Joanna Kavenna

Flawed, unproductive and heroic: the real Ernest Shackleton

A review of Shackleton, by Michael Smith. It’s a classic story and Smith tells it with passion and commitment – especially when he tames his clauses

Shackleton’s ship the Nimrod in the ice at McMurdo Sound. [Bridgeman Images] 
issue 11 October 2014

Polar explorers are often cast as mavericks, and this is hardly surprising. The profession requires a disdain for pseudo-orthodoxies and, besides, the urge to dwell on a frozen ocean or forbidding glacier is maverick in itself. In the so-called Heroic Age (the late 19th and early 20th centuries) both Poles remained ‘unconquered’ and the margin between glory and opprobrium was slender. Frederick Cook and Robert Peary claimed that they reached the North Pole in 1908 and 1909 respectively. Their accounts were later discredited. When Roald Amundsen beat Captain Robert Scott to the South Pole in 1911, he was accused (unfairly) of concealing his plans and was summarily shunned by the British establishment. Scott meanwhile forced his expedition on, but in doing so condemned it to disaster. Fending off his critics like an irascible eagle, Amundsen went north again and again, by boat, airship and plane, until, in 1928, he vanished into the ice.

Ernest Shackleton has traditionally been commended for restraint and for sparing the lives of his men. In 1901, Shackleton had served as third officer on Scott’s Discovery expedition, but he fell ill and was shipped home early.  This was fairly ignominious; so in 1907 Shackleton led the Nimrod expedition south, hoping to redeem himself. With the Pole 97 geographical miles away, he made the decision to turn back and survive. Later, Shackleton famously escaped from impossible carnage when his ship Endurance was crushed in the Weddell Sea, miles from habitable land.

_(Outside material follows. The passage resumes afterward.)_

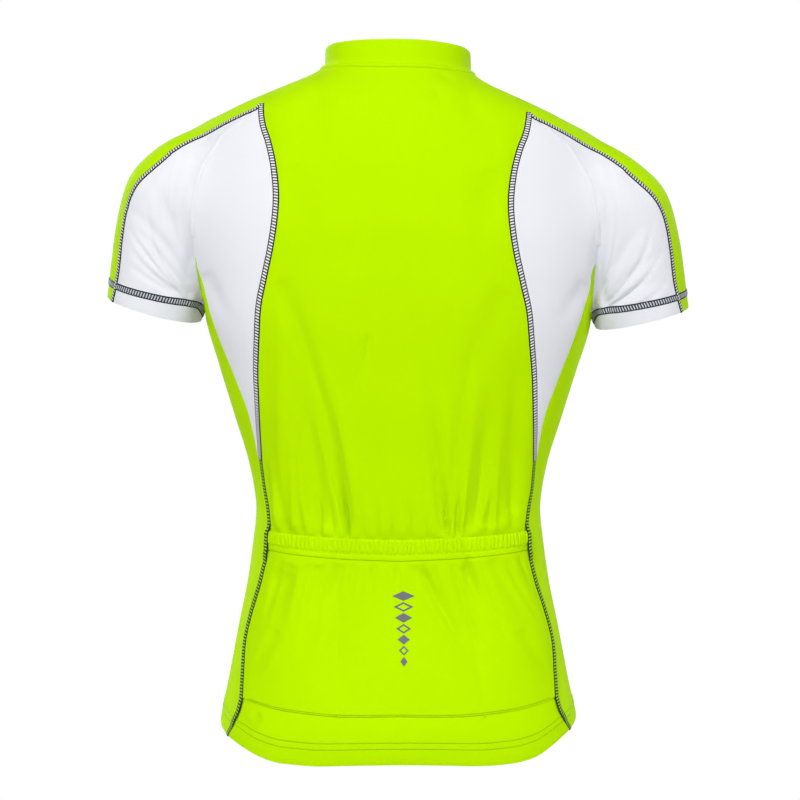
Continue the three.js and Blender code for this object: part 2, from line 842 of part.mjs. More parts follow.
// The gathered elastic band along the pockets' mouth
const bandThickness = 2.2;
const gatherHeight = 0.7;
const gathers = 62;
function pocketBand() {
  const perColumn = (2 * gathers) / steps.back;
  const sections = [];
  const rows = [0.06, 0.28, 0.72, 0.94];
  const edgeDrop = 0.4;
  for (let k = 0; k <= 2 * gathers; k++) {
    const place = k / perColumn;
    const column = Math.min(Math.floor(place), steps.back - 1);
    const share = place - column;
    const gathered = k % 2 ? gatherHeight : 0;
    const ring = [];
    const at = (down, height) => {
      const ends = [0, 1].map((step) => {
        const [top, bottom] = bandGrid.map((row) => row[column + step]);
        const p = top.clone().lerp(bottom, down);
        const out = outwardAt(top).normalize();
        const room = pocketRest + pocketStandOff * pocketRoom(p);
        return posed(p.clone().addScaledVector(out, foldRise(p) + room + height));
      });
      return ends[0].lerp(ends[1], share);
    };
    ring.push(at(0.03, 0), at(0.97, 0));
    for (const down of [...rows].reverse()) {
      const middle = down > 0.2 && down < 0.8;
      ring.push(at(down, bandThickness - edgeDrop + (middle ? gathered : 0)));
    }
    sections.push(ring);
  }
  return sections;
}
function clothBar(sections) {
  const around = sections[0].length;
  const faces = [];
  const id = (k, i) => k * around + (i % around);
  for (let k = 0; k < sections.length - 1; k++) {
    for (let i = 0; i < around; i++) {
      faces.push([id(k, i), id(k + 1, i), id(k + 1, i + 1)], [id(k, i), id(k + 1, i + 1), id(k, i + 1)]);
    }
  }
  const last = sections.length - 1;
  for (let i = 1; i < around - 1; i++) {
    faces.push([id(0, 0), id(0, i), id(0, i + 1)], [id(last, 0), id(last, i + 1), id(last, i)]);
  }
  return solidFrom(sections.flat(), faces);
}

// Materials
const cloth = (color) => new THREE.MeshStandardMaterial({ color, roughness: 0.8, metalness: 0 });
const green = cloth(0xb8f500);
const white = cloth(0xebedf2);
const elastic = cloth(0xa8e000);
const tapeCloth = cloth(0xa6dc00);
const metal = new THREE.MeshStandardMaterial({ color: 0x2c2e33, roughness: 0.4, metalness: 0.8 });

const jersey = new THREE.Group();
function add(name, geometry, material) {
  const mesh = new THREE.Mesh(geometry, material);
  mesh.name = name;
  jersey.add(mesh);
  return mesh;
}

add("back", clothFrom(stacked(...backBlocks), clothThickness), green);
add("collar", clothFrom(collarGrid, collarThickness, { inset: collarInset }), green);
for (const [name, side] of [["left", 1], ["right", -1]]) {
  add(`front_${name}`, clothFrom(frontGrid, clothThickness, { side }), green);
  add(`back_side_${name}`, clothFrom(backSideGrid, clothThickness, { side }), white);
  add(`side_${name}`, clothFrom(sideGrid, clothThickness, { side }), green);
  add(`shoulder_strip_${name}`, clothFrom(stripGrid, clothThickness, { side }), green);
  add(`sleeve_${name}`, clothFrom(sleeveGrid, clothThickness, { side }), white);
}
add("pocket", clothFrom(pocketGrid, clothThickness, { lift: pocketLift, inset: pocketEdgeInset }), green);
add("pocket_band", clothBar(pocketBand()), elastic);
add("zip_tape", clothFrom(tapeGrid, zipTapeThickness), tapeCloth);

// The slider stands on the tape just below the collar's top, its pull hanging in front of it
const tapePlace = (height) => press(new THREE.Vector3(0, -60, height), new THREE.Vector3(0, 1, 0));
const tapeAbove = tapePlace(sliderHeight + sliderLength / 2);
const tapeBelow = tapePlace(sliderHeight - sliderLength / 2);
const tapeTilt = Math.atan2(tapeAbove.y - tapeBelow.y, tapeAbove.z - tapeBelow.z);
const zipFitting = new THREE.Group();
zipFitting.position.copy(tapeAbove).lerp(tapeBelow, 0.5);
zipFitting.rotation.x = -tapeTilt;
jersey.add(zipFitting);

// Local frame of the fitting: across the tape, -Y out from it, +Z up along it
const extruded = (shape, depth) => new THREE.ExtrudeGeometry(shape, { depth, bevelEnabled: false, curveSegments: 6 });
const outline = (places) => new THREE.Shape(places.map(([a, b]) => new THREE.Vector2(a, b)));
function platePiece() {
  const [top, bottom, half] = [sliderTopWidth / 2, sliderBottomWidth / 2, sliderLength / 2];
  const corner = 1.2;
  const shape = outline([
    [-bottom + corner, -half], [bottom - corner, -half], [bottom, -half + corner], [top, half - corner],
    [top - corner, half], [-top + corner, half], [-top, half - corner], [-bottom, -half + corner],
  ]);
  const plate = extruded(shape, sliderThickness);
  plate.rotateX(Math.PI / 2);
  plate.translate(0, -sliderGap, 0);
  return plate;
}
function bridgePiece() {
  const outerHalf = tunnelLength / 2 + bridgeWall;
  const rise = tunnelHeight + bridgeWall;
  const foot = -0.4;
  const shape = outline([
    [-outerHalf, foot], [-tunnelLength / 2, foot], [-tunnelLength / 2, tunnelHeight],
    [tunnelLength / 2, tunnelHeight], [tunnelLength / 2, foot], [outerHalf, foot],
    [outerHalf, rise - 0.6], [outerHalf - 0.6, rise], [-outerHalf + 0.6, rise], [-outerHalf, rise - 0.6],
  ]);
  const bridge = extruded(shape, bridgeWidth);
  bridge.translate(0, 0, -bridgeWidth / 2);
  // The outline lies in (Z, out from the tape)
  const turned = new THREE.Matrix4().makeBasis(
    new THREE.Vector3(0, 0, 1), new THREE.Vector3(0, -1, 0), new THREE.Vector3(1, 0, 0));
  bridge.applyMatrix4(turned);
  bridge.translate(0, -sliderGap - sliderThickness, 0);
  return bridge;
}
const wasm = await Module();
wasm.setup();
function asSolid(geometry) {
  const bare = geometry.clone();
  bare.deleteAttribute("normal");
  bare.deleteAttribute("uv");
  const merged = mergeVertices(bare, 1e-4);
  return new wasm.Manifold(
    new wasm.Mesh({
      numProp: 3,
      vertProperties: merged.attributes.position.array,
      triVerts: new Uint32Array(merged.index.array),
    }),
  );
}
function asGeometry(solid) {
  const mesh = solid.getMesh();
  const geometry = new THREE.BufferGeometry();
  geometry.setAttribute("position", new THREE.BufferAttribute(mesh.vertProperties, 3));
  geometry.setIndex(new THREE.BufferAttribute(mesh.triVerts, 1));
  geometry.computeVertexNormals();
  return geometry;
}
const sliderMesh = add("zip_slider", asGeometry(asSolid(platePiece()).add(asSolid(bridgePiece()))), metal);
zipFitting.add(sliderMesh);

// The pull turns about its bar in the bridge's tunnel
const pivot = new THREE.Group();
pivot.position.set(0, -sliderGap - sliderThickness - tunnelHeight / 2, 0);
pivot.rotation.x = -THREE.MathUtils.degToRad(pullRestTilt);
zipFitting.add(pivot);
function pullPiece() {
  const half = pullWidth / 2;
  const tail = -pullLength;
  const shape = outline([
    [-half, pullBar / 2], [-half, tail + 2], [-half + 1.6, tail], [half - 1.6, tail], [half, tail + 2], [half, pullBar / 2],
  ]);
  const eye = pullEyeWidth / 2;
  shape.holes.push(new THREE.Path([
    [-eye, -pullBar / 2], [eye, -pullBar / 2], [eye, -pullEyeLength], [-eye, -pullEyeLength],
  ].map(([a, b]) => new THREE.Vector2(a, b))));
  const pull = extruded(shape, pullThickness);
  pull.translate(0, 0, -pullThickness / 2);
  pull.rotateX(Math.PI / 2);
  return pull;
}
const pullMesh = add("zip_pull", pullPiece(), metal);
pivot.add(pullMesh);

export default jersey;
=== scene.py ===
import bpy
import numpy as np
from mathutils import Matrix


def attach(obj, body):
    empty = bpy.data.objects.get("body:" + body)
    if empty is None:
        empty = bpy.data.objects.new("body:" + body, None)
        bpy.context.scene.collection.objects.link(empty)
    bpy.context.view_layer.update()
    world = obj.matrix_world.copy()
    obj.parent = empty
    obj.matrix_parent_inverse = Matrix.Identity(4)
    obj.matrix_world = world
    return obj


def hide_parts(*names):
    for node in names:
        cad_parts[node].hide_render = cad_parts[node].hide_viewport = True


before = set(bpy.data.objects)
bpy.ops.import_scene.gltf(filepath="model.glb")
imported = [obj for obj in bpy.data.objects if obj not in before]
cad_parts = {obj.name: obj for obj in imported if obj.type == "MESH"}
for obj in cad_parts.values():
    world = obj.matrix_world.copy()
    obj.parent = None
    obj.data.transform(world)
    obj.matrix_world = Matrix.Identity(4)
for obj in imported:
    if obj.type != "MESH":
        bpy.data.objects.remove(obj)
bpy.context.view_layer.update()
scene = bpy.context.scene
scene.view_settings.view_transform = "Standard"

# Camera: level, 3.2 m behind, 1 mm to a pixel of the picture in the plane of the side seams
view = {"place": (-0.0017, 3.2, -0.328), "turn": (90, 0, 180), "lens": 144, "sensor": 36}


def placeCamera():
    data = bpy.data.cameras.new("camera")
    data.lens, data.sensor_width, data.clip_end = view["lens"], view["sensor"], 60
    camera = bpy.data.objects.new("camera", data)
    camera.location = view["place"]
    camera.rotation_euler = np.radians(view["turn"])
    scene.collection.objects.link(camera)
    scene.camera = camera


placeCamera()
print("camera placed")


def table(rows, columns):
    return np.array(rows.split(), float).reshape(-1, columns)


# Tables: the first column is the place, each other one a smooth curve over it, in cubic pieces
# whose slope at a place is the mean of its neighbours' slopes, weighted by the other gap
def smoothTable(names, rows):
    rows = table(rows, len(names.split()) + 1)
    rows = rows[np.argsort(rows[:, 0])]
    at, values = rows[:, 0], rows[:, 1:]
    gaps = np.diff(at)[:, None]
    rises = np.diff(values, axis=0) / gaps
    inner = (rises[:-1] * gaps[1:] + rises[1:] * gaps[:-1]) / (gaps[1:] + gaps[:-1])
    slopes = np.concatenate([rises[:1], inner, rises[-1:]])

    def column(k):
        def curve(place):
            place = np.clip(place, at[0], at[-1])
            i = np.clip(np.searchsorted(at, place) - 1, 0, len(at) - 2)
            step = at[i + 1] - at[i]
            t = (place - at[i]) / step
            s = 1 - t
            ends = values[i, k] * s * s * (1 + 2 * t) + values[i + 1, k] * t * t * (3 - 2 * t)
            return ends + step * t * s * (slopes[i, k] * s - slopes[i + 1, k] * t)
        return curve

    return {name: column(k) for k, name in enumerate(names.split())}


def smoothCurve(rows):
    return smoothTable("value", rows)["value"]


def unit(v):
    return v / np.linalg.norm(v, axis=-1, keepdims=True)


def fadeIn(x, low, high):  # nought to one between low and high, level at both ends
    t = np.clip((x - low) / (high - low), 0, 1)
    return t * t * (3 - 2 * t)


# The form: half width, and depth to the back and to the front, by height
form = {
    "body": smoothTable("halfWidth back front", """
        14 30 30 6  6 59 46 10  0 73 54 16  -10 91 62 28  -20 114 69 38  -30 137 75 46  -40 158 80 54
        -50 175 84 61  -60 186 88 67  -80 194 96 77  -100 197 103 86  -125 202 109 96  -160 205 116 107
        -190 203 118 113  -215 197 119 115  -253 191.5 117 116  -298 177.5 112 113  -343 163.5 107 108
        -388 149.5 100 104  -418 143.5 96 102  -433 141.8 94 101  -448 142.3 92.5 100.5  -463 144 92 100
        -508 150.5 94 101  -553 159.5 100 103  -598 168 109 105  -643 176.5 117 107  -690 182 121 107"""),
    "middle": smoothTable("depth roundness", """
        10 8 2.1  -60 6 2.3  -160 1 2.7  -210 0 2.7  -300 0 2.4  -690 0 2.3"""),
    "neckHalf": (73, 62), "neckMiddle": -1, "neckLean": 0.25, "neckFoot": -60, "neckBlend": 16,
    "shoulder": np.array([217.5, 5, -135]), "cuff": np.array([244.5, -11.3, -240]),
    "dome": 63, "armRoundness": 2.15,
    "arm": smoothTable("halfWidth halfDepth", """
        -65 43 60  -40 47 59  -20 52 58  0 55.3 58  42 55.5 57  75 52 56  105 48.6 54.5  130 47.5 54
        200 5 5"""),
    "armBlend": smoothCurve("-40 64  -110 60  -160 40  -195 14  -225 4"),
}
armAxis = unit(form["cuff"] - form["shoulder"])
armOut = unit(np.array([1, 0, 0]) - armAxis * armAxis[0])
armBack = unit(np.cross(armOut, armAxis))
armBack = armBack * np.sign(armBack[1])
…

Michael Smith describes such trials in the ferocious and beguiling detail favoured by polar historians. Smith has previously published works on Irish explorer Tom Crean, Irish exploration in general, Captain ‘Titus’ Oates, and an introduction to Shackleton aimed at children, Shackleton: The Boss. His new biography is clearly aimed at adults; he is more loquacious on Shackleton’s financial woes and extramarital affairs, for example.